I’m frustrated by the shame and fear I feel at the double-bind that western women are in: that we are only allowed to occupy space– especially public space– if we are adhering to ridiculous and imaginary standards of beauty and desirability.   How often are women’s ideas and work minimized because of looks?  “Aw, why listen to that fat-ass?”  “Who cares what she says- she’s ugly/old.” (as if they are the same thing for a woman)

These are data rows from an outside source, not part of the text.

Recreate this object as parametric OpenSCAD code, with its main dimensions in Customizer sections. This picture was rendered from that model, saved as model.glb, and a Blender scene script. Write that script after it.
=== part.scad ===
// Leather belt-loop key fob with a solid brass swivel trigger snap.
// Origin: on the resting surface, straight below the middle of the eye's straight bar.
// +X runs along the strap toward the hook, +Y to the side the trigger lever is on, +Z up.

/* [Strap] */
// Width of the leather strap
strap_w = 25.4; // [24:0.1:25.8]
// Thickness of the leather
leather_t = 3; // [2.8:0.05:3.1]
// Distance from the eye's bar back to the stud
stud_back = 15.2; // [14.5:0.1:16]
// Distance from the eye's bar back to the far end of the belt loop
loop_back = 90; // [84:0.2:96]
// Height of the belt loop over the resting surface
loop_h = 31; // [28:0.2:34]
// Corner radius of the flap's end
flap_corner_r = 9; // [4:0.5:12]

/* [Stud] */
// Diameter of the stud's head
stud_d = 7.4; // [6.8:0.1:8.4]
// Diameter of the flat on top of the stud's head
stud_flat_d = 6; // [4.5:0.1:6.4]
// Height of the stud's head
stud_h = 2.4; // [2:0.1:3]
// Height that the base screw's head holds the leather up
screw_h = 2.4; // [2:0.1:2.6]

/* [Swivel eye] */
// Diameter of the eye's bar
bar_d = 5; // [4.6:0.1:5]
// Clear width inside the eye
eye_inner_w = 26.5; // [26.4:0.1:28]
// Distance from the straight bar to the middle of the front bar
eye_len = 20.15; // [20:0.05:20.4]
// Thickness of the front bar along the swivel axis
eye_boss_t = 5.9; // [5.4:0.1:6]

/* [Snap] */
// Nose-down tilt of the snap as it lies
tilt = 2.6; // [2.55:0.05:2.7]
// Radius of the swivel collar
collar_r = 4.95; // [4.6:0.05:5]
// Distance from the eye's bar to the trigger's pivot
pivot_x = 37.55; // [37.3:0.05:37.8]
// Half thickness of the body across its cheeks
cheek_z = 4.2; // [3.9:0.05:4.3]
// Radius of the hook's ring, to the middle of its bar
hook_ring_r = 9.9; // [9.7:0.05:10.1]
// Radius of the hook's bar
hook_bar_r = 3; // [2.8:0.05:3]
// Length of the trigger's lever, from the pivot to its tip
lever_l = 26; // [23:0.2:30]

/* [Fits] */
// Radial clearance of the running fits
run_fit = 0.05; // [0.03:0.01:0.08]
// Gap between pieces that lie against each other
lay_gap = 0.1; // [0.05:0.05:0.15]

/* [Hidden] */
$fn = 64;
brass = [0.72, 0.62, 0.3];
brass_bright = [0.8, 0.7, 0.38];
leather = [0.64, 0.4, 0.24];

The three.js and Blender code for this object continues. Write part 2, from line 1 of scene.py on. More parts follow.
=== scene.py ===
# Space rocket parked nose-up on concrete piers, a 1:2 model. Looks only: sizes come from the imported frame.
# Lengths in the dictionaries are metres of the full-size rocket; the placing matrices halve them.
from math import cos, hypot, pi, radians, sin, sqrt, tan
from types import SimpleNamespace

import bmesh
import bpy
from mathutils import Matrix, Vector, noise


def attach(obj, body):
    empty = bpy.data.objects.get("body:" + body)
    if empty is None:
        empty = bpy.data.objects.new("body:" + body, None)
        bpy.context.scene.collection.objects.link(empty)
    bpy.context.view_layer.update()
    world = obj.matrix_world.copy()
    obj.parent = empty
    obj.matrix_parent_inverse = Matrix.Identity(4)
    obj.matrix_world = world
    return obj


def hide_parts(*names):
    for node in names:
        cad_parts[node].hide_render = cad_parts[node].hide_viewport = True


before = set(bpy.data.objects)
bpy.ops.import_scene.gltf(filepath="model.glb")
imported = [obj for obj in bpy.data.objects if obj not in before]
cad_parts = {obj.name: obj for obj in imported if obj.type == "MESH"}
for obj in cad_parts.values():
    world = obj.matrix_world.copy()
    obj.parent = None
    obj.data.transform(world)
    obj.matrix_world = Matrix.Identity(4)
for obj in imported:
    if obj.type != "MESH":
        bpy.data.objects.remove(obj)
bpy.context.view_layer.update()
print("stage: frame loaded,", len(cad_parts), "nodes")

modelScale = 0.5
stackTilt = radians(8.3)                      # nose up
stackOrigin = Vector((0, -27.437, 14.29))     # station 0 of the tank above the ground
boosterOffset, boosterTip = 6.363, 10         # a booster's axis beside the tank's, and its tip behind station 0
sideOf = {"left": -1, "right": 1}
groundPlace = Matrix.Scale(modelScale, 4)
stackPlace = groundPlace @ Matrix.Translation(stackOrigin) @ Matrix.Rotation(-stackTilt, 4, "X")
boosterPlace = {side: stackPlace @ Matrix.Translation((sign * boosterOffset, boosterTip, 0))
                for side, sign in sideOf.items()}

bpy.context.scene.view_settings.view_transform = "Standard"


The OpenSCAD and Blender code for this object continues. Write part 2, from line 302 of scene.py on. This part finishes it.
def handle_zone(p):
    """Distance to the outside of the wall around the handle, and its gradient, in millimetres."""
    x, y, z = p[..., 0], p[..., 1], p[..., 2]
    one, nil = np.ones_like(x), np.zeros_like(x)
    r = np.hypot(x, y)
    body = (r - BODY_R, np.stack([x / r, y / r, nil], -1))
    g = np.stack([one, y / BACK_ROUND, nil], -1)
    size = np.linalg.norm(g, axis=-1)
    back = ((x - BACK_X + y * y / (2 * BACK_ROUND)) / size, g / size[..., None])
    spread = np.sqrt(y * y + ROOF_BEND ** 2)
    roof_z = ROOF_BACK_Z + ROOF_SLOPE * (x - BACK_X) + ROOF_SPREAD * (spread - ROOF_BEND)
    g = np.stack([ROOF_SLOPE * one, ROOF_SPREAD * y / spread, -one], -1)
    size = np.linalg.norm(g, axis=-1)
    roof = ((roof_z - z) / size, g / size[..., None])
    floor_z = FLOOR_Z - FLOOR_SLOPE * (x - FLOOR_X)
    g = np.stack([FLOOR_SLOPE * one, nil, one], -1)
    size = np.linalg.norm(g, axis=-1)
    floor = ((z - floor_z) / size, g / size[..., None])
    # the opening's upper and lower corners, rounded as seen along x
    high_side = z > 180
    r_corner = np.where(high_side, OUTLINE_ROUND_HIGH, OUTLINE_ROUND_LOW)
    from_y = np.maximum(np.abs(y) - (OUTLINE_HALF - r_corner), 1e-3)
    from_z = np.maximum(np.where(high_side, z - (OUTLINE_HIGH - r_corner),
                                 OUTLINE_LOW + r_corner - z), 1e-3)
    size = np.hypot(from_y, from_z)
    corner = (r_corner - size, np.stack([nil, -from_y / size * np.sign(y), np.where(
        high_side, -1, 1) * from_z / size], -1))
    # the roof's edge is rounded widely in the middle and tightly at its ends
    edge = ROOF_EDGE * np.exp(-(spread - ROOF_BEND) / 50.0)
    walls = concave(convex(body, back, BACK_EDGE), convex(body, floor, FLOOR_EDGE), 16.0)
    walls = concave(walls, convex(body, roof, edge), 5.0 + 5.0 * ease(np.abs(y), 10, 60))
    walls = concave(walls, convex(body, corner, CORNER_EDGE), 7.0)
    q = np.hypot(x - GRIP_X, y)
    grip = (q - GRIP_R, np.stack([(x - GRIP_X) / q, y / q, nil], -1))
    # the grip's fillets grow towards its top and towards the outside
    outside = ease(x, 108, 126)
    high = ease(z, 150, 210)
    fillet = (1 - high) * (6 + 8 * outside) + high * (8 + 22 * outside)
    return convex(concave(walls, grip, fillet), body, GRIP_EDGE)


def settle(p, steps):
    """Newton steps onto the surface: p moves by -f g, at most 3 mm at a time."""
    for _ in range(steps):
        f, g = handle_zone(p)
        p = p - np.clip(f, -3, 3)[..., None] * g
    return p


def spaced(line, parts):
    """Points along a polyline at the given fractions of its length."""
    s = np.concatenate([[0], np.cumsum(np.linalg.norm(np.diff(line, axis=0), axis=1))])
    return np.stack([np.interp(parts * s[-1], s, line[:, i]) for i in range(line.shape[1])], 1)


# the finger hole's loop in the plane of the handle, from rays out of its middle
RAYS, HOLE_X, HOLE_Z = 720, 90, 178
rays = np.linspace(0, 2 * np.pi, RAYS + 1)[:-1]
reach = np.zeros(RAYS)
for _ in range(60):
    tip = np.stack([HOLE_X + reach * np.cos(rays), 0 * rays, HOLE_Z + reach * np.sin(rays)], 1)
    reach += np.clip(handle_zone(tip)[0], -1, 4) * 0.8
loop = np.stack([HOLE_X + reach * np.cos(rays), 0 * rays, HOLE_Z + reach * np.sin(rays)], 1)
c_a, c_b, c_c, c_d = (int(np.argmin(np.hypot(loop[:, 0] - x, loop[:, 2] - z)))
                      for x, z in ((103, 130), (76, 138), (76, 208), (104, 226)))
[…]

Yet if a woman is beautiful, the assumption is that she’s stupid, so she’ll have to work equally hard to be taken seriously.  Fatima Mernissi spends quite a bit of time on this western separation of beauty and brains in her book Scheherezade Goes West. Around page 90 she spends time with Kant and his ideas that beauty and intelligence shall never in the same vessel reside. It is a shocking revelation to this Moroccan feminist, since in the Arabic cultural paradigm, a woman cannot truly be becoming unless she is intelligent.

Added on top of that is the danger we’re in if we meet the beauty ideal.  Its a lose-lose-lose for women.  I realized last night that my resistance to this has been passive-aggressive.  I have used weight as a shield to keep me safe.  Since all those that molested me as a child and assaulted me as an adult cited that I was “just so pretty [they] couldn’t resist”, then it makes sense that my body has clung to weight regardless of my exercise and eating habits.  I’ve known this for years.  I hadn’t acknowledged before how passive-aggressive this form of resistance/protection is, though.

What so much of it boils down to is this: I’m afraid of being shamed for loving myself just as I am.  In the realm of the Taliban, a woman with a book threatens the societal order.  In ours, its a woman that truly loves herself– and her body– just as she is.

And the double-bind is itself in a double-bind.  Those that deny women’s continued oppression will be angry at me for speaking of it.  Those that recognize the oppression will be angry at me for feeling shame and fear around it.  Both sides will tell me I am not allowed to feel vulnerable.  My shame and fear, once spoken, is somehow a threat to them.

Yet part of loving myself fully is recognizing the shame and fear and allowing it to be there.  I know that doing this means it is no longer operating the car of my life from the backseat.  Recognizing that its there, allowing it to be there, understanding that its there and having empathy for myself for having it- despite my academic training and all I know about how it shouldn’t be there and how I should be over it and how as a strong woman I shouldn’t let it effect me, it is there and I’m not sure how over it I am, and it does impact me.  I will love and honor myself anyway.  Maybe even because of.

It was a huge relief to speak this out last night, and as I drifted off, I knew I had to write this today.

This morning, I awoke to an email from one of the World Academy members in China.  The WAFW is showing the film Girl Rising on the SIAS campus right now, and she was deeply inspired by the film and wants to visit her old school and encourage students to continue their studies (instead of dropping out to get married or go work in a factory).  Though she finishes by telling me that she feels she needs to improve herself more before she can help others improve themselves.  The “No, no, no, honey, no” that wells up in me is so strong and immediate, there is no mistaking that the words are for me as much as they are for her.

“This idea is a trap.  If you do it right, you’ll be improving yourself your whole life.  Don’t wait until you’re done to start helping others.  That implies that you’re broken and need to be fixed.  You’re not broken.  The issues you’re dealing with will be the ones that will give you the deepest insight to help others. There will always be people ahead of you on the path that can help, there will always be people behind you on the path that need help. Get the help you need, give the help to others that they need.”

Time, again, to follow my own advice.  And in keeping with Mercury in Retrograde and the oil I’m working with this week, time to release– release these fears’ hold over me.  I learned in China that my fears don’t mean much.  Those that came true were insignificant in light of the work that I was doing, and the ones that I was the most afraid of were so ludicrously detached from reality as to be meaningless.  Its time to release them.  To forgive myself for the ways I’ve held on to them.  For the times when I sat still because they told me to instead of rebelling against them and doing what my heart called me to do.  Time for me to release the resentment and forgive those that have fed those fears in me.  Those that have and would punish me for not being ruled by them.

So I’m moving through the fire of my fear, and its burning off my clothes and leaves me standing here naked before you.  Judge me if you will, and people will, but know that that same fire has made me stronger, and hatched some dragons that take my protection–and my blooming– pretty seriously.